Don Landress, age 12, of Lilburn, Georgia, for his question:
How does a cyclotron work?
The Atomic Age began at the close of the last century with the discovery of natural radioactive substances. Radioactivity revealed fascinating and useful new information about the structure of the atom. Scientists saw how nature's atom smashing worked, but they needed a cyclotron to copy the trick.The first cyclotron was made by an American genius named Ernest Oliver Lawrence, in 1930. You might imagine it as a giant round house with immense magnets powered by tremendous electrical energy. But Dr. Lawrence knew that nature's stupendous forces work on simple principles that can, as a rule, be scaled down to handle able dimensions. His first cyclotron could be held in his hand, and it looked for all the world like a squat little robot turtle. This tiny cyclotron could do the enormous job of smashing atoms, though it could smash only a very few. And the nuclear energy released by smashing even 100 tiny atoms is hardly worth mentioning.
The nucleus of the atom is a tight fist of assorted particles. When a particle is lost, the tight package is rearranged and some of its nuclear energy is released. In nature, the nuclei of radioactive atoms are unstable and particles break away of their own accord. The cyclotron is a man made device that chips or smashes particles from atomic nuclei. As in nature, the atomic nucleus is changed and in the process it releases nuclear energy. However, a cyclotron smashes atoms with a bombardment of high speed missiles.
The bullets aimed at the target are subatomic particles, such as electrons, protons and heavier ions. The target may be a small plate of metal. The cyclotron accelerates the bullets so that they are going fast enough to pierce an atomic nucleus in the target. The secret of the acceleration lies in the strange relationship between electricity and magnetism. The subatomic bullets are electrically charged particles that can be swerved by magnetic fields.
A cyclotron houses two semicircular electrodes, like the halves of a huge metal pie. The electrodes generate magnetic fields. High alternating current switches the magnetic forces back and forth between them. The subatomic missiles may be charged particles from a heated wire. They are beamed into this intense magnetic field. There they are tossed back and forth and swirled faster and faster. At maximum acceleration they sweep around the rim of the magnetic field. Here a small door aims a beam of the speeding bullets directly at the target.

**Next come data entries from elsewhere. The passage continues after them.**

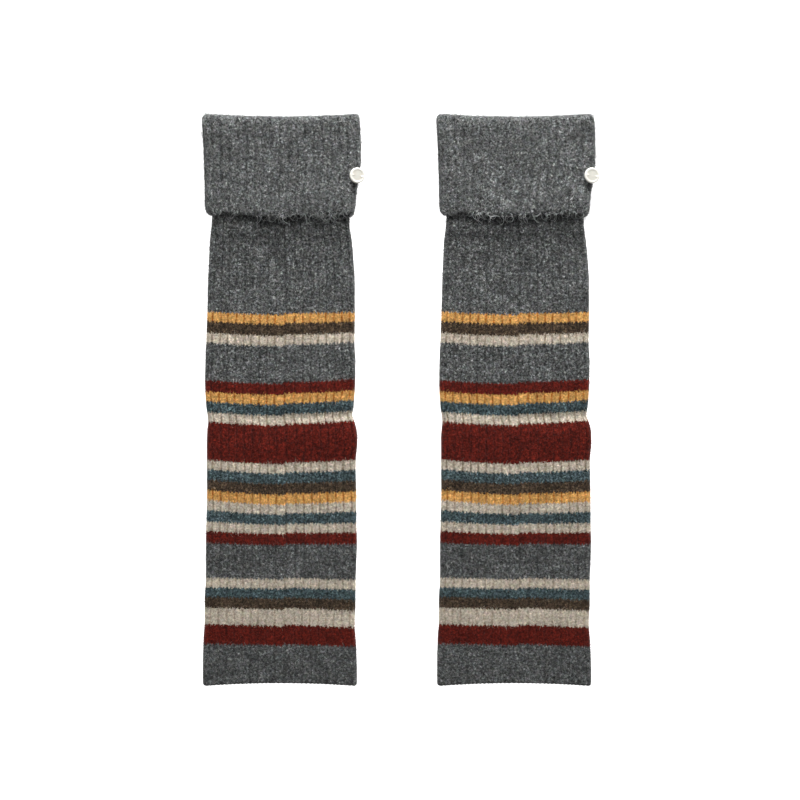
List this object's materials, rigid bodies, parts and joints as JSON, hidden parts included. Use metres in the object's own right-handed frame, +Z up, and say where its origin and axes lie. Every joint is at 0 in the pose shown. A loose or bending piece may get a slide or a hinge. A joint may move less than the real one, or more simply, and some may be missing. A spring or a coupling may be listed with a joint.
{
  "type": "pair of leg warmers",
  "caption": "Ribbed wool leg warmers in striped knit, laid flat side by side, with turned-down cuffs and a round button on each cuff.",
  "frame": {"origin": "centre of the pair's bounding box, on the surface it lies on", "axes": "+Z up from the surface, +Y from the hems to the cuffs, +X across the pair to the side that the buttons are on"},
  "size_m": [0.3178, 0.4568, 0.0155],
  "materials": {
    "striped_wool": "brushed rib knit, charcoal melange with brick red, amber, cream, teal and brown stripes",
    "cuff_wool": "brushed rib knit, charcoal melange",
    "button": "polished, pearly ivory"
  },
  "bodies": {
    "root": {"left_leg": "striped_wool", "left_cuff": "cuff_wool", "left_button": "button", "right_leg": "striped_wool", "right_cuff": "cuff_wool", "right_button": "button"}
  },
  "joints": []
}
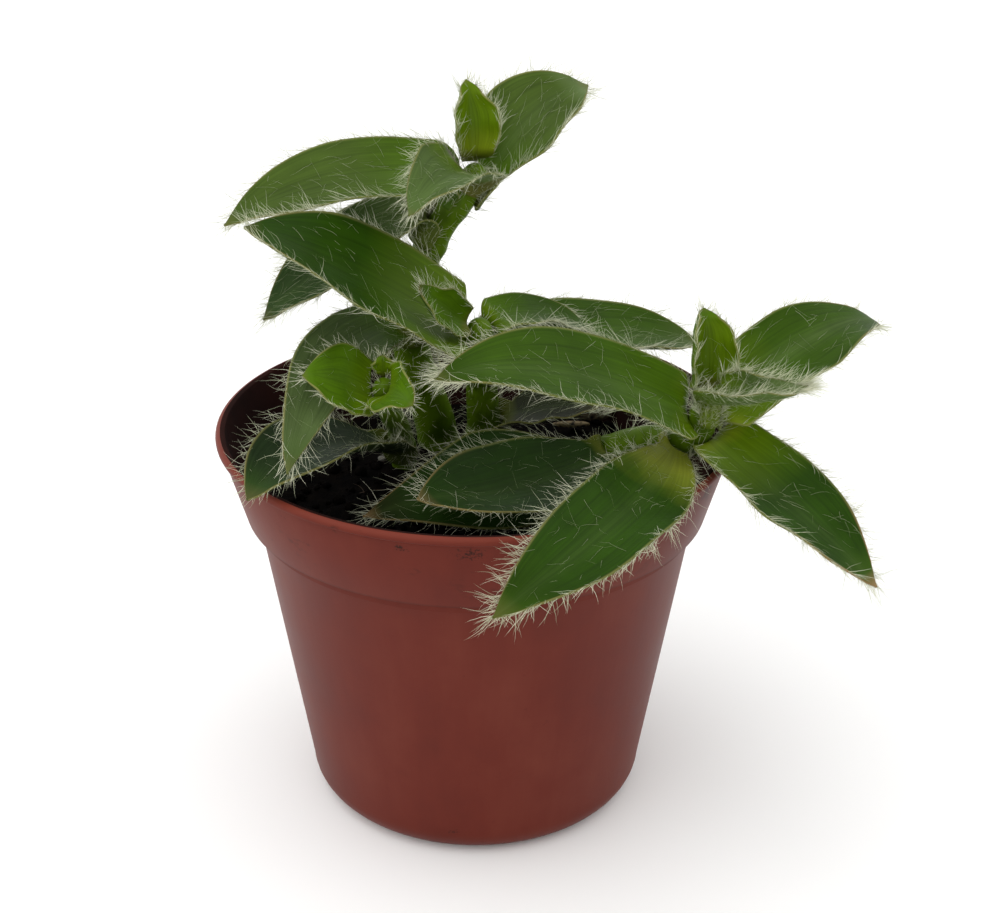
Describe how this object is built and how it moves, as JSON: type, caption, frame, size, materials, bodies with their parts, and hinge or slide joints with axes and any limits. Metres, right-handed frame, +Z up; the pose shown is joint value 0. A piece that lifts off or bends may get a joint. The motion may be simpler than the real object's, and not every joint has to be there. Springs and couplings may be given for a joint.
{
  "type": "potted kitten ears plant",
  "caption": "Small hairy trailing house plant with pointed boat-shaped leaves on short shoots, growing in peat in a tapered terracotta-coloured plastic nursery pot.",
  "frame": {"origin": "centre of the pot's flat base, on the surface it stands on", "axes": "+Z up along the pot's axis, +X to the viewer's right in the picture, -Y towards the viewer"},
  "size_m": [0.0718, 0.0676, 0.0781],
  "materials": {
    "pot": "matte terracotta-coloured moulded plastic",
    "soil": "dark moist peat",
    "stem": "green hairy stem",
    "dark_leaf": "dark green waxy leaf with pale hairs",
    "bright_leaf": "young yellow-green leaf with pale hairs",
    "grey_leaf": "grey-green leaf under dense pale hairs"
  },
  "bodies": {
    "root": {"pot": "pot", "soil": "soil", "tall_stem": "stem", "middle_stem": "stem", "right_stem": "stem", "side_stem": "stem", "top_left_leaf": "dark_leaf", "top_right_leaf": "dark_leaf", "top_front_leaf": "grey_leaf", "top_young_leaf": "bright_leaf", "tall_stem_left_leaf": "grey_leaf", "tall_stem_drooping_leaf": "grey_leaf", "tall_stem_back_leaf": "dark_leaf", "middle_left_leaf": "dark_leaf", "middle_young_leaf": "bright_leaf", "middle_right_leaf": "bright_leaf", "middle_back_leaf": "grey_leaf", "middle_low_leaf": "grey_leaf", "right_shoot_left_leaf": "dark_leaf", "right_shoot_young_leaf": "bright_leaf", "right_shoot_back_leaf": "dark_leaf", "right_shoot_outer_leaf": "dark_leaf", "right_shoot_front_leaf": "dark_leaf", "right_shoot_folded_leaf": "grey_leaf", "front_upper_leaf": "dark_leaf", "front_lower_leaf": "grey_leaf", "side_shoot_rim_leaf": "grey_leaf", "side_shoot_left_leaf": "bright_leaf", "side_shoot_right_leaf": "bright_leaf", "side_shoot_bud": "bright_leaf"}
  },
  "joints": []
}
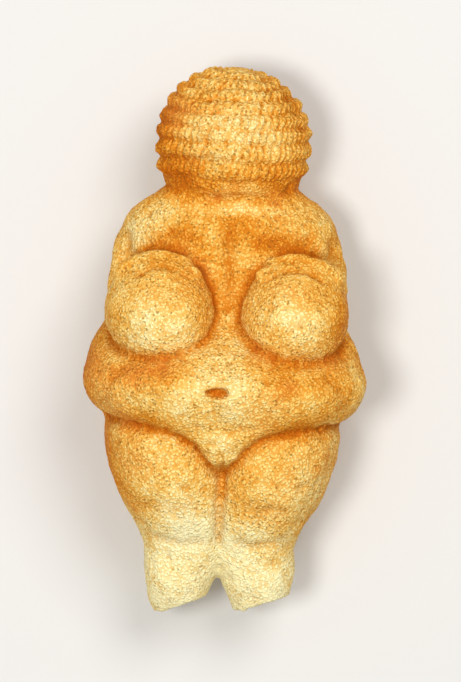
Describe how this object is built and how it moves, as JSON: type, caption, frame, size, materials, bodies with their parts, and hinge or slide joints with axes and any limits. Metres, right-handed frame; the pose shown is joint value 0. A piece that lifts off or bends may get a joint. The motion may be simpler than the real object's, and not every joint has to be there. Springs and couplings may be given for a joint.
{
  "type": "venus figurine",
  "caption": "Palm-sized carved stone figurine of a heavy woman: faceless head wound with braids, thin arms folded over the breasts, and legs broken off short. It lies on its back.",
  "frame": {"origin": "centre of the bounding box's footprint, on the surface that the figurine's back lies on", "axes": "+X across the body to the viewer's right, +Y from the broken leg ends to the crown, +Z the way the figure faces"},
  "size_m": [0.0578, 0.111, 0.0444],
  "materials": {
    "stone": "pitted granular limestone, pale yellow to orange from a worn tint of red ochre"
  },
  "bodies": {
    "root": {"figurine": "stone"}
  },
  "joints": []
}
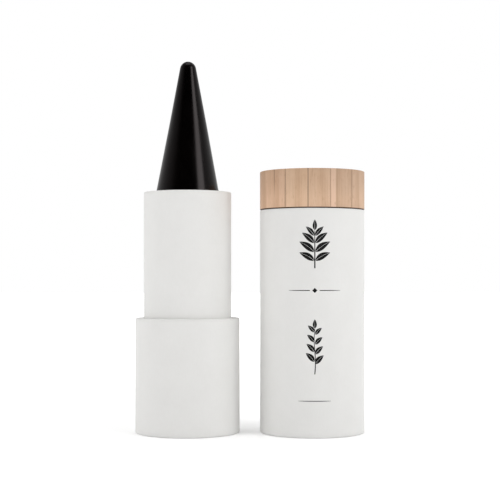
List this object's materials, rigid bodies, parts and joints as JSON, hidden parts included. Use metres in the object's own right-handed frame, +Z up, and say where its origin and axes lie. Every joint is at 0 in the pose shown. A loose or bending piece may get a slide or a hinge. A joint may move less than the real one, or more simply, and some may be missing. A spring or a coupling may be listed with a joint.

Since most of an atom is empty and there are spaces between atoms, most of the bullets will pass on through the target. But some will strike atomic nuclei. This one may chip off a particle, that one may score a direct hit and smash a nucleus to fragments. Every strike changes a nucleus and its atom in some way, and this remaking of atoms releases a quantity of nuclear energy.
The energy of the atom smashing bullets is figured in EV, short for electron volts. The BEV is a super cyclotron capable of accelerating beams of bullets to billions of electron volts. It uses new processes, more power and it is much bigger than the early cyclotrons. But it serves the same purpose. Its magnetic fields accelerate subatomic particles. The bullets are beamed to strike atomic nuclei in a target, thereby changing atoms into different atoms. Cyclotrons have been used to discover and create new elements. One of these new elements is plutonium the radioactive element used to make the atomic bomb.